## DATA EXCERPT
++++++++

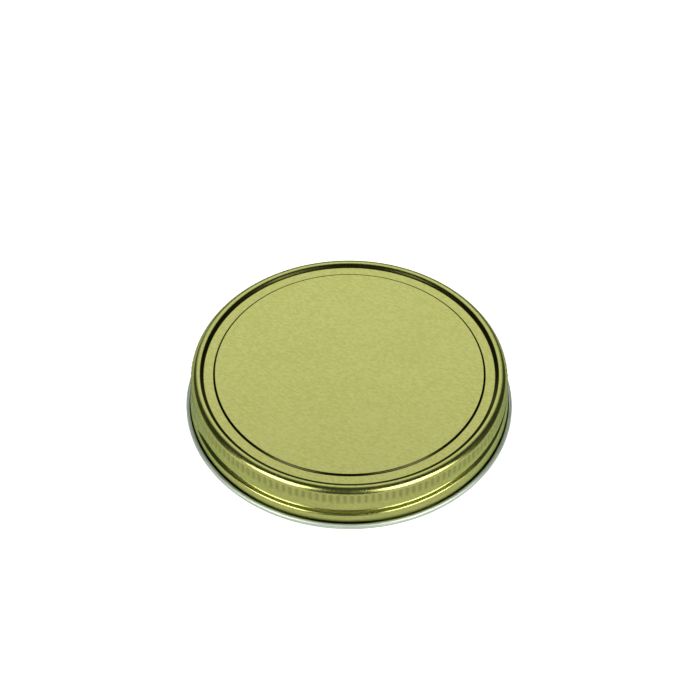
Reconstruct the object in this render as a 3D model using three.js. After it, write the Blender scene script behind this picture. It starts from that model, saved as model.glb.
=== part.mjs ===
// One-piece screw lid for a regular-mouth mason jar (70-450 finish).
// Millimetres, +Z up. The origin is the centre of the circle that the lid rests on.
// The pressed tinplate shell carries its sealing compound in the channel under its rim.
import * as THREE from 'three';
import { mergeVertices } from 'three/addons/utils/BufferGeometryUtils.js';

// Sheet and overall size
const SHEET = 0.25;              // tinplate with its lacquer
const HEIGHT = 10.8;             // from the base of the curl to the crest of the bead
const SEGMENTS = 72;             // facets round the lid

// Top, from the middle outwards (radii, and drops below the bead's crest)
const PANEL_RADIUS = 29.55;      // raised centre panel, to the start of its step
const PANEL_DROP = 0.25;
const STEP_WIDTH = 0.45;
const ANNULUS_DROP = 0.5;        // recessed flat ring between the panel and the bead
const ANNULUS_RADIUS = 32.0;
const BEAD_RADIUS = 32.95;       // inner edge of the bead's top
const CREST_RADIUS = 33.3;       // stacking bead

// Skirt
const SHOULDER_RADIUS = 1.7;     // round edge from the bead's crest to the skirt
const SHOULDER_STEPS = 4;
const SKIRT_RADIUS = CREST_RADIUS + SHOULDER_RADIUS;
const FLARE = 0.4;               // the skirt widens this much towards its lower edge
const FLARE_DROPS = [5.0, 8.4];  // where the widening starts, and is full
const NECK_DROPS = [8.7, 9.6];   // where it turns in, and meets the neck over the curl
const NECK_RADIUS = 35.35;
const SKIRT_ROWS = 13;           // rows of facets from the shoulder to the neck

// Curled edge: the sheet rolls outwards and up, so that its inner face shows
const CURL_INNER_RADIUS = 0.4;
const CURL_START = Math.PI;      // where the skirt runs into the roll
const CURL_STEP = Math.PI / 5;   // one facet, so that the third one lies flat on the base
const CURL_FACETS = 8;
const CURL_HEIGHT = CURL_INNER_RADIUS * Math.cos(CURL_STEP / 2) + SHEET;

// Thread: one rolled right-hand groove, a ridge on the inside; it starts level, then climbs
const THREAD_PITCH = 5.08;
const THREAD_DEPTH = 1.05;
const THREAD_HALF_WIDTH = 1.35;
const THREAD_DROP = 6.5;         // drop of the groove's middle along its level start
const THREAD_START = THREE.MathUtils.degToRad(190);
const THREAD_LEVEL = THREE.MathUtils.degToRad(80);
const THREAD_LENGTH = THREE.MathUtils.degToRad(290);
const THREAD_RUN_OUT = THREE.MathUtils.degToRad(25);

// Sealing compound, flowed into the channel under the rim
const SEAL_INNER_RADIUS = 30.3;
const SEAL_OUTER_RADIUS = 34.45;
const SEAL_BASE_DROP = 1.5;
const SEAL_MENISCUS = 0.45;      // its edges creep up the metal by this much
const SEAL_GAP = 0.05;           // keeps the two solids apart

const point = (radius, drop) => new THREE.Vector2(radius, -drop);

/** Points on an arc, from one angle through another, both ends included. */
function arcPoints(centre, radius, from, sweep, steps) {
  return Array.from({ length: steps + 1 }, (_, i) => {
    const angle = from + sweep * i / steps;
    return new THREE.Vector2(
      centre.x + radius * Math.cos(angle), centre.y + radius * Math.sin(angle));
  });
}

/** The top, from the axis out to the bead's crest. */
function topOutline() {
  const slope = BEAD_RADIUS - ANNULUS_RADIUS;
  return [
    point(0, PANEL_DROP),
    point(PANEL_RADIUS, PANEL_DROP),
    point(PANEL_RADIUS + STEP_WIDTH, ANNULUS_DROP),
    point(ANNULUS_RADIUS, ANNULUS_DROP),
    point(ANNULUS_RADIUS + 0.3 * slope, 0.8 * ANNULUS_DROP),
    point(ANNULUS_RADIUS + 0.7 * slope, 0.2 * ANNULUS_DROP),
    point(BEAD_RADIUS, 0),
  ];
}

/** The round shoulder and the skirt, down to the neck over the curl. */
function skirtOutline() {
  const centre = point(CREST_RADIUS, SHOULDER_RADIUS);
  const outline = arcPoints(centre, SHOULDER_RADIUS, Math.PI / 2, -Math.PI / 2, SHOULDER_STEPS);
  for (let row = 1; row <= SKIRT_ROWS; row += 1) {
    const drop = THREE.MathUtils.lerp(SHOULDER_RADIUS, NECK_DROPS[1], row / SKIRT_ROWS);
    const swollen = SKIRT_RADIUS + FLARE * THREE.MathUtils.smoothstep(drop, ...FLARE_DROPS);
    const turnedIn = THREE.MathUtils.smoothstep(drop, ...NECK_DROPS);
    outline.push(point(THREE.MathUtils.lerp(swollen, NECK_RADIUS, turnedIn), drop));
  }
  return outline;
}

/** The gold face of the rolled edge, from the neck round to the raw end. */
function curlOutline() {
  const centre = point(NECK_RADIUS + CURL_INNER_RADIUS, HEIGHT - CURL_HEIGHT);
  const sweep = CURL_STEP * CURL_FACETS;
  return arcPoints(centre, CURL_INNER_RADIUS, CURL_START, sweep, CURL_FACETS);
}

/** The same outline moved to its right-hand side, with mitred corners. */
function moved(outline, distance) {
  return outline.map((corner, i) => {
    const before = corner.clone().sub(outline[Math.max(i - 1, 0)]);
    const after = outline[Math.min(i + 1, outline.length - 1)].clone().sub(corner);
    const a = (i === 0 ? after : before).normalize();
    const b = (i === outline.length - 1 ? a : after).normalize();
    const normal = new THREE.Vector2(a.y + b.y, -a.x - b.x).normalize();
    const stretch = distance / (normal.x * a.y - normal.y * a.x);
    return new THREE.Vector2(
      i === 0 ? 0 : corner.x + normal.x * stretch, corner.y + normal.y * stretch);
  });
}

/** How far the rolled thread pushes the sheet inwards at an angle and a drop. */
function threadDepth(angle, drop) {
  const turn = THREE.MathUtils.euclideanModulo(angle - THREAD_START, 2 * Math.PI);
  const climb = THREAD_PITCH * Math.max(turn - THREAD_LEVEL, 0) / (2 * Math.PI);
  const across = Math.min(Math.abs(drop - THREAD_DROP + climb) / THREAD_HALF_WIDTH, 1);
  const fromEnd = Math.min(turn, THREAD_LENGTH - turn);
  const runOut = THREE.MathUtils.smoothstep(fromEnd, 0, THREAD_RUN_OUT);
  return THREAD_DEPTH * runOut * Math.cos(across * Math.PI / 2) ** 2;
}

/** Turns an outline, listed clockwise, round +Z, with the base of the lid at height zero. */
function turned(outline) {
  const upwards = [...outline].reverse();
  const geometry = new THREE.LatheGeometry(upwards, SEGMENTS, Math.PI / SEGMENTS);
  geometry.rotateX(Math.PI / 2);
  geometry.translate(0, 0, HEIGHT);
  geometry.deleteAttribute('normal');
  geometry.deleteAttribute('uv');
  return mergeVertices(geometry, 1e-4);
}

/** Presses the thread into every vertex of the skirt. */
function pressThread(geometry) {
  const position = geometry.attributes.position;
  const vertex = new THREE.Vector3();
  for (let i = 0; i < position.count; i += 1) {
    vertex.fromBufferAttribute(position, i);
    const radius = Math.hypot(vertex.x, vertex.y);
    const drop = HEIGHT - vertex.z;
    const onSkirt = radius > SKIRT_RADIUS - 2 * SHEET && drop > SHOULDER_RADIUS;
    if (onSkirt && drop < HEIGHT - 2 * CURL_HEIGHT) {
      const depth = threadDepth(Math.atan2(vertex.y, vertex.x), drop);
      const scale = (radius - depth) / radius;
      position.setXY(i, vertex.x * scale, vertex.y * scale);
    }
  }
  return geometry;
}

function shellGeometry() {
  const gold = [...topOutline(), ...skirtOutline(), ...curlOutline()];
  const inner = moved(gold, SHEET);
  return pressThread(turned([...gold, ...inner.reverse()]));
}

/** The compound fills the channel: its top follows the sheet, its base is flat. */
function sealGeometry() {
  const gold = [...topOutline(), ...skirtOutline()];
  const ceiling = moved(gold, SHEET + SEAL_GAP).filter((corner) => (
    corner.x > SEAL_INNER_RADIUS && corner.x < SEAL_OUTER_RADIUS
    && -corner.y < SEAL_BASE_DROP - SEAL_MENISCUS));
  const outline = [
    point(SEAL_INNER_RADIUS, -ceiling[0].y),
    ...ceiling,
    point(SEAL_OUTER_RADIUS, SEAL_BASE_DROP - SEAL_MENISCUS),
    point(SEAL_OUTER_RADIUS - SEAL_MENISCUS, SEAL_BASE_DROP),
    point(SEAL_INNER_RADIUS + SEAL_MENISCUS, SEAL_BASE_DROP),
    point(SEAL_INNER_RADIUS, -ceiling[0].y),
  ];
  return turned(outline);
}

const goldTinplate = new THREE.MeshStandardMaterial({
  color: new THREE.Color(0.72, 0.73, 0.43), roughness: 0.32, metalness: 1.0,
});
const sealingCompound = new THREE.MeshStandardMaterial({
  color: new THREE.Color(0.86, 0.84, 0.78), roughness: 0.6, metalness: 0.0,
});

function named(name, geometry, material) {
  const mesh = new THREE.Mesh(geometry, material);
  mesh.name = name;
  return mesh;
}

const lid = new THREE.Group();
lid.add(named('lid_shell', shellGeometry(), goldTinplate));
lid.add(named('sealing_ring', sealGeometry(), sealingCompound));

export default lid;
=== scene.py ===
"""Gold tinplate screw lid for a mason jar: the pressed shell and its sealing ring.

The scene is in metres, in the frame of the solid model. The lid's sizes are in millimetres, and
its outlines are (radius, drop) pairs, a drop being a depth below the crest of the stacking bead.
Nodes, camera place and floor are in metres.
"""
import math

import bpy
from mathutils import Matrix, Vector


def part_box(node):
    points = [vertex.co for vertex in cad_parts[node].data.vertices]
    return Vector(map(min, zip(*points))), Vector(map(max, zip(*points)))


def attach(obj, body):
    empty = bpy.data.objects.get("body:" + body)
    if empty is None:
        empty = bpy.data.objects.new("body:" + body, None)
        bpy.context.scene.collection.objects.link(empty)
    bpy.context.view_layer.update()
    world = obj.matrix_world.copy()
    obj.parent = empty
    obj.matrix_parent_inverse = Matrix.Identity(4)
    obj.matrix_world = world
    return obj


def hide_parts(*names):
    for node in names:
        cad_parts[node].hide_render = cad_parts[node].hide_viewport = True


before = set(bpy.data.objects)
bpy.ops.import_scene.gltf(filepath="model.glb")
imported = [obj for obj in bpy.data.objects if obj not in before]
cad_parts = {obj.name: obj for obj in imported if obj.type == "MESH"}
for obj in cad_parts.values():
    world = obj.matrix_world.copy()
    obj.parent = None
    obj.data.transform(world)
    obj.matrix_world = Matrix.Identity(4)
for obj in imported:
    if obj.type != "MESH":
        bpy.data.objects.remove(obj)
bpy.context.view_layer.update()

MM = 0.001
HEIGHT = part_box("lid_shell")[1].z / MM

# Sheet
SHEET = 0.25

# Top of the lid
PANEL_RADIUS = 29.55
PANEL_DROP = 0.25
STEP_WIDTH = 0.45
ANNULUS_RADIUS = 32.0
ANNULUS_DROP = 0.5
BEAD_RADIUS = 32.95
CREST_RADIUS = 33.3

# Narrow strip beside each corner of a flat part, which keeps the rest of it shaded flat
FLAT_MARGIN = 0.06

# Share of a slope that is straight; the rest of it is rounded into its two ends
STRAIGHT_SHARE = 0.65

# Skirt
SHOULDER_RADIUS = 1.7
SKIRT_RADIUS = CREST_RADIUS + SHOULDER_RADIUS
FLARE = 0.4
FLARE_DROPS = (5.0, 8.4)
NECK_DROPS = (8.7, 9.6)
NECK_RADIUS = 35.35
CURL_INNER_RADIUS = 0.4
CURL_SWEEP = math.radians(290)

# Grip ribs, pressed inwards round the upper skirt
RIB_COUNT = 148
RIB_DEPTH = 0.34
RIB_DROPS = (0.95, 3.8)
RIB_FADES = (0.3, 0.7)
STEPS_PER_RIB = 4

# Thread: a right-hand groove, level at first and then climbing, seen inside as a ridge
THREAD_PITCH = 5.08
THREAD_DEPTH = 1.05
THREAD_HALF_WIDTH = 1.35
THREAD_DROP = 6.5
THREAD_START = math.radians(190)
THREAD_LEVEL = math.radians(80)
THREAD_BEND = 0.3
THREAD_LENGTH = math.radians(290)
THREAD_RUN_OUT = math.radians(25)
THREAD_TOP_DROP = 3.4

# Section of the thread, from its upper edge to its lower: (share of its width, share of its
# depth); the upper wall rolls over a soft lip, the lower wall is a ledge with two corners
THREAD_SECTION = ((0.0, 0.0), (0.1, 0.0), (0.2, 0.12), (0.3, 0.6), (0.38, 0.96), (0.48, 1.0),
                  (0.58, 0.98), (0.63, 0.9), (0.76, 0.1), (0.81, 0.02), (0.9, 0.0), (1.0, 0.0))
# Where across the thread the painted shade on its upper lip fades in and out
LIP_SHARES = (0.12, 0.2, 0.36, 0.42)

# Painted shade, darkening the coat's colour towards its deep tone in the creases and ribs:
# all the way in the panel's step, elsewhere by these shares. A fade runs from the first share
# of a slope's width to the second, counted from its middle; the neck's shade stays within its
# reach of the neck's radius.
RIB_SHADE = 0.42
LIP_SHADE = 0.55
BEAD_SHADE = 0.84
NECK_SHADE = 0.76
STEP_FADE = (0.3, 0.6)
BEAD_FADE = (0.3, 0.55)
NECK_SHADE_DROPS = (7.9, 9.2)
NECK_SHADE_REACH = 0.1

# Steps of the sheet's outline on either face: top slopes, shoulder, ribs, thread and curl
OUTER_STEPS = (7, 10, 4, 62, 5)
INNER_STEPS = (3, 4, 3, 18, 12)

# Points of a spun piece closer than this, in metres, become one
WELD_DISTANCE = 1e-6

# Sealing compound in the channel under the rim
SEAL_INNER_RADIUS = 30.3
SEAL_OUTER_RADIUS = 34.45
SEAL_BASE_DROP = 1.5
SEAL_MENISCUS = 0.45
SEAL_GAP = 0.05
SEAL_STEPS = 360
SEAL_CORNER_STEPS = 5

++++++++

## OBJECTIVE
Retype only this portion of the data above: the line containing "function named(name, geometry, material)", the line containing "import math", and all lines between them, exactly.

## FINISHED EXERCISE
function named(name, geometry, material) {
  const mesh = new THREE.Mesh(geometry, material);
  mesh.name = name;
  return mesh;
}

const lid = new THREE.Group();
lid.add(named('lid_shell', shellGeometry(), goldTinplate));
lid.add(named('sealing_ring', sealGeometry(), sealingCompound));

export default lid;
=== scene.py ===
"""Gold tinplate screw lid for a mason jar: the pressed shell and its sealing ring.

The scene is in metres, in the frame of the solid model. The lid's sizes are in millimetres, and
its outlines are (radius, drop) pairs, a drop being a depth below the crest of the stacking bead.
Nodes, camera place and floor are in metres.
"""
import math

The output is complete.